Yesterday, the Bush administration declassified and released the controversial memo by John Yoo that had argued that criminal law did not restrict the war-time powers of the presidency. The 2003 analysis sought to resolve a conflict between statutory law and the Constitutional authority granted to the executive as Commander-in-Chief when dealing with “alien enemy combatants held abroad”. The US also had a duty to uphold the UN Convention Against Torture (CAT) but only to the extent that interrogations refrained from activities that qualified as “cruel and unusual” under the Eighth Amendment or “shocks the conscience” under the Fifth and Fourteenth Amendments.
Needless to say, this got quite a bit of attention after years of speculation on the memo’s actual contents — as well as some misreporting, as in this effort by Dan Eggen and Josh White at the Washington Post:
The Justice Department sent a legal memorandum to the Pentagon in 2003 asserting that federal laws prohibiting assault, maiming and other crimes did not apply to military interrogators who questioned al-Qaeda captives because the president’s ultimate authority as commander in chief overrode such statutes.
The 81-page memo, which was declassified and released publicly yesterday, argues that poking, slapping or shoving detainees would not give rise to criminal liability. The document also appears to defend the use of mind-altering drugs that do not produce “an extreme effect” calculated to “cause a profound disruption of the senses or personality.” …
Nine months after it was issued, Justice Department officials told the Defense Department to stop relying on it. But its reasoning provided the legal foundation for the Defense Department’s use of aggressive interrogation practices at a crucial time, as captives poured into military jails from Afghanistan and U.S. forces prepared to invade Iraq.
Sent to the Pentagon’s general counsel on March 14, 2003, by John C. Yoo, then a deputy in the Justice Department’s Office of Legal Counsel, the memo provides an expansive argument for nearly unfettered presidential power in a time of war. It contends that numerous laws and treaties forbidding torture or cruel treatment should not apply to U.S. interrogations in foreign lands because of the president’s inherent wartime powers.
First, the 2003 memo didn’t authorize the start of coercive techniques. As early as September 2002, Congressional leadership of both parties got briefed on interrogations of three al-Qaeda operatives. The CIA gave members of both parties dozens of classified briefings which detailed such techniques as waterboarding, stress positions, and other controversial methods that Congress later acted to ban. This obviously predates the Yoo memo.
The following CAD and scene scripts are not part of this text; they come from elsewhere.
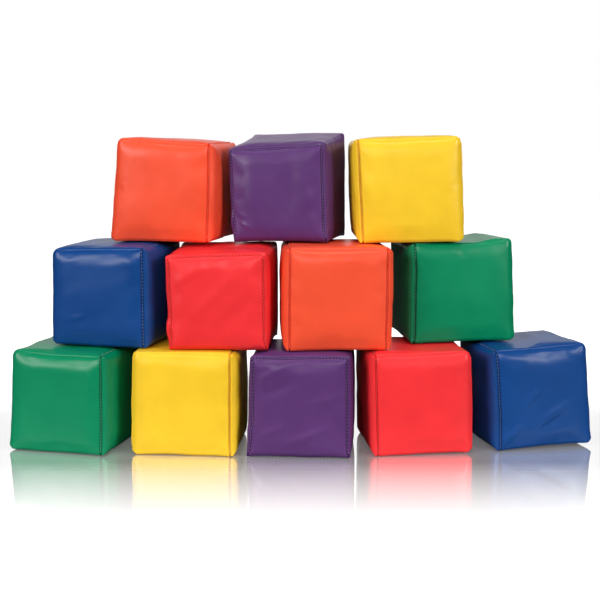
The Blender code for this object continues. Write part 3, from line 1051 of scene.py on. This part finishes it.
reach = floorLook["reach"]
floorCorners = [(reach * x, reach * y, floorLook["level"]) for x, y in ((-1, -1), (1, -1), (1, 1), (-1, 1))]
floor = newPiece("floor", floorCorners, [(0, 1, 2, 3)], polishedFloor(), smooth=False)


def studioWorld():
    world = bpy.data.worlds.new("white studio")
    bpy.context.scene.world = world
    world.use_nodes = True
    tree = world.node_tree
    tree.nodes.clear()
    way = addNode(tree, "ShaderNodeTexCoord")
    parts = addNode(tree, "ShaderNodeSeparateXYZ", None, Vector=way.outputs["Generated"])
    ceiling = addNode(tree, "ShaderNodeValToRGB", None, Fac=parts.outputs["Z"])
    band = ceiling.color_ramp
    band.elements[0].position, band.elements[0].color = 0.01, (0.03, 0.03, 0.03, 1)
    band.elements[1].position, band.elements[1].color = 0.6, (0.2, 0.2, 0.2, 1)
    for position, value in ((0.07, 0.95), (0.34, 1.0)):
        band.elements.new(position).color = (value, value, value, 1)
    backward = {"From Min": 0.0, "From Max": 0.5, "To Min": 0.06, "To Max": 1.0}
    behind = addNode(tree, "ShaderNodeMapRange", backward, Value=parts.outputs["Y"])
    off = addNode(tree, "ShaderNodeMath", {"operation": "ABSOLUTE"}, i0=parts.outputs["X"])
    sideward = {"From Min": 0.48, "From Max": 0.22, "To Min": 0.02}
    ahead = addNode(tree, "ShaderNodeMapRange", sideward, Value=off)
    panel = addNode(tree, "ShaderNodeMath", {"operation": "MULTIPLY"}, i0=behind, i1=ahead)
    mirrored = addNode(tree, "ShaderNodeMath", {"operation": "MULTIPLY"}, i0=ceiling, i1=panel)
    path = addNode(tree, "ShaderNodeLightPath")
    soft = addNode(tree, "ShaderNodeMix", {"data_type": "FLOAT"}, i0=path.outputs["Is Diffuse Ray"],
                   i2=mirrored)
    soft.inputs[3].default_value = 0.07
    strength = addNode(tree, "ShaderNodeMix", {"data_type": "FLOAT"}, i0=path.outputs["Is Camera Ray"],
                       i2=soft)
    strength.inputs[3].default_value = 1.0
    sky = addNode(tree, "ShaderNodeBackground", {"Color": (1, 1, 1, 1)}, Strength=strength)
    addNode(tree, "ShaderNodeOutputWorld", None, Surface=sky)


def softBox(name, place, target, size, power):
    light = bpy.data.lights.new(name, "AREA")
    light.shape = "RECTANGLE"
    light.size, light.size_y = size
    light.energy = power
    lamp = bpy.data.objects.new(name, light)
    lamp.location = place
    lamp.rotation_euler = (Vector(target) - Vector(place)).to_track_quat("-Z", "Y").to_euler()
    bpy.context.scene.collection.objects.link(lamp)


studioWorld()
softBox("left softbox", (-2.0, -1.75, 1.1), (0, 0, 0.2), (0.9, 0.9), 38)
softBox("right softbox", (2.0, -1.75, 1.1), (0, 0, 0.2), (0.9, 0.9), 38)
softBox("front softbox", (-0.1, -2.6, 1.3), (0, 0, 0.2), (1.0, 0.7), 16)
softBox("top softbox", (0, -0.6, 2.3), (0, 0, 0.2), (1.6, 1.0), 20)

cameraView = {"place": (-0.0014, -1.6127, 0.425), "down": 5.0, "lens": 69.1, "shift": -0.1028}
camera = bpy.data.objects.new("camera", bpy.data.cameras.new("camera"))
camera.location = cameraView["place"]
camera.rotation_euler = (math.radians(90 - cameraView["down"]), 0, 0)
camera.data.lens = cameraView["lens"]
camera.data.sensor_width = 36.0
camera.data.shift_y = cameraView["shift"]
bpy.context.scene.collection.objects.link(camera)
bpy.context.scene.camera = camera
bpy.context.scene.view_settings.view_transform = "Standard"
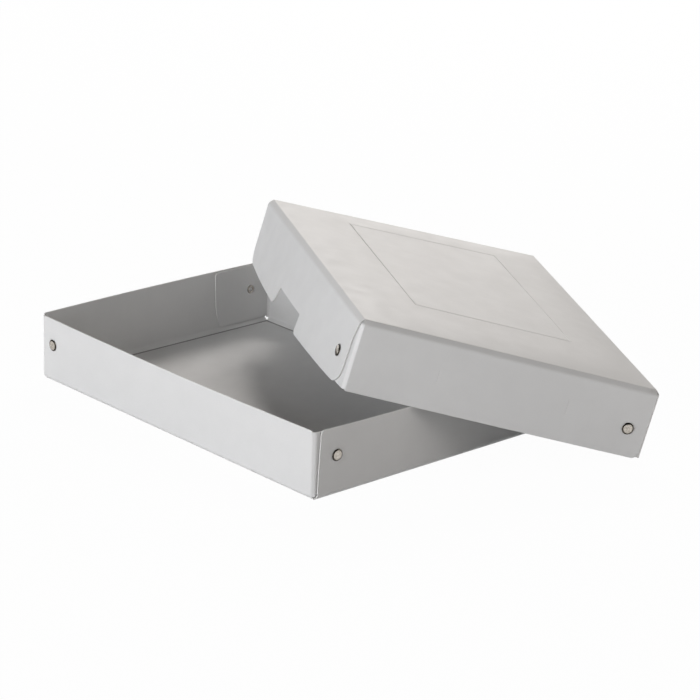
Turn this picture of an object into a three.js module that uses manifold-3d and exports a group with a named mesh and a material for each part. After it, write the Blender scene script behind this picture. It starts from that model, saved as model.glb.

Yoo also didn’t occupy any position that could have authorized any interrogative techniques. He provided a legal analysis when asked, but the responsibility for relying on the analysis falls to the CIA, Pentagon, and White House. Congress certainly appeared to agree in that same time frame; the reporting on the briefings notes that none of the Congressional delegation raised any objections during the briefings. One specifically asked whether the interrogations should be made tougher.
Also, to be accurate, Yoo didn’t suggest that laws and treaties don’t apply to the President. What he gave was an interpretation as to how they apply, and he made a clear point about the limits of Congress to intrude on the executive branch in its exercise of duties as Commander in Chief. Yoo argued that the laws relating to the US certainly applied to the executive related to its domestic duties — ie, the President could not torture civilians on US soil as part of a criminal investigation because of the laws passed by Congress.
However, Yoo notes that the CinC would still be bound by CAT and the Constitution in interrogating alien combatants held abroad. The reliance on standards held in the Fifth, Eighth, and Fourteenth Amendments show that Yoo did not envision “nearly unfettered presidential power”, but power bounded by treaties and the Constitution. The question then falls to what these standards mean, and whether they exclude such techniques as waterboarding, stress positions, and the like.
I’m not necessarily in agreement with the memo, especially Part IV, which lays out a self-defense argument for potential violations of the limits Yoo notes. This gets to the “ticking time bomb” scenarios that John McCain mentioned in the debate over his 2006 bill as an exception for national defense. If we have restrictions on techniques with the force of law, then the law itself had better allow for those exceptions. Otherwise, it essentially means that a President will have to guess whether he or she will face prosecution for torture, especially when the results succeed in stopping an attack. Critics will later claim that the danger wasn’t significant enough for the exception. We write laws precisely to identify the legality and illegality of acts so that we don’t have that kind of ambiguity and risk.
I think Congress should have the ability to set boundaries on war practices without going to the option of a Constitutional amendment to put them in place, and in that sense, Yoo’s analysis seems faulty — but it’s also not indefensible. It didn’t argue for an unrestricted exercise of power, and it was written in a period of time when Congress appeared to have decided that the techniques in question were within the limits of treaties and the Constitutional limits Yoo presents.
Perhaps this is too subtle for the American media to grasp, but this is a much more interesting and nuanced issue than their reporting has thus far revealed.